What this need means in NVC
The need for awareness is the need to see clearly: to understand what you're feeling, what's driving your behavior, what patterns are operating, and what is actually happening between you and another person. In NVC, awareness is the foundation of everything else — you cannot express a feeling you haven't noticed, meet a need you haven't identified, or change a pattern you can't see. In relationships, the need for awareness also extends to being with a partner who is self-aware: someone who knows themselves well enough to show up responsibly. Consciousness is a precondition for authentic connection.
When this need is met
- A sense of clarity about what is actually happening in yourself and the relationship
- The ability to name your feelings and needs before they express themselves in behavior
- A quality of presence — of being in your life rather than just reacting to it
- The freedom that comes from understanding your own patterns rather than being run by them
When this need is unmet
- Confusion about why you feel what you feel, or why you keep having the same reactions
- The recurring experience of having said or done something you didn't intend, and not knowing why
- Feeling like your relationship is happening to you rather than being shaped by you
- A sense of being disconnected from yourself — going through the motions on autopilot
Pause for a moment — your body knows
Before you read on, take one slow breath. Notice what happens in your body as these words land.
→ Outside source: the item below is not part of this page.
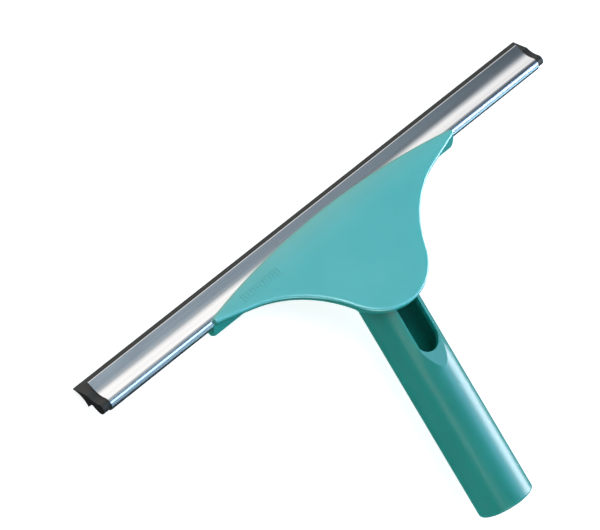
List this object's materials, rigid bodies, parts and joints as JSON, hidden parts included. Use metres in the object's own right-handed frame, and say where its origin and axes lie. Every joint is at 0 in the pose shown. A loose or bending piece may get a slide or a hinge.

- Right now, in this moment, what are you feeling? Can you name it specifically, not generally?
- What's happening in your body as you read this? What is that sensation telling you?
- Is there something you've been not-quite-noticing in your relationship — something you've been looking slightly away from?
Questions for you
You don't need to answer these right now. Just let them resonate.
- 1.What patterns do you notice in yourself in relationships — the things you do, the ways you pull back or push forward?
- 2.What are you most aware of right now — in yourself, in your partner, in the relationship as a whole?
- 3.Is there something you know but haven't fully let yourself know yet?
Frequently asked questions
- How does awareness help in NVC?
- In NVC, awareness is the starting point: you can't communicate what you feel and need if you haven't become conscious of it. Awareness allows you to move from reactive behavior to intentional expression — which is what transforms conflict into connection.
- What if I'm not very self-aware? Can I still use NVC?
- Yes — NVC is also a tool for developing self-awareness. The practice of noticing feelings, naming needs, and slowing down before responding builds awareness over time. It's a skill, not a prerequisite.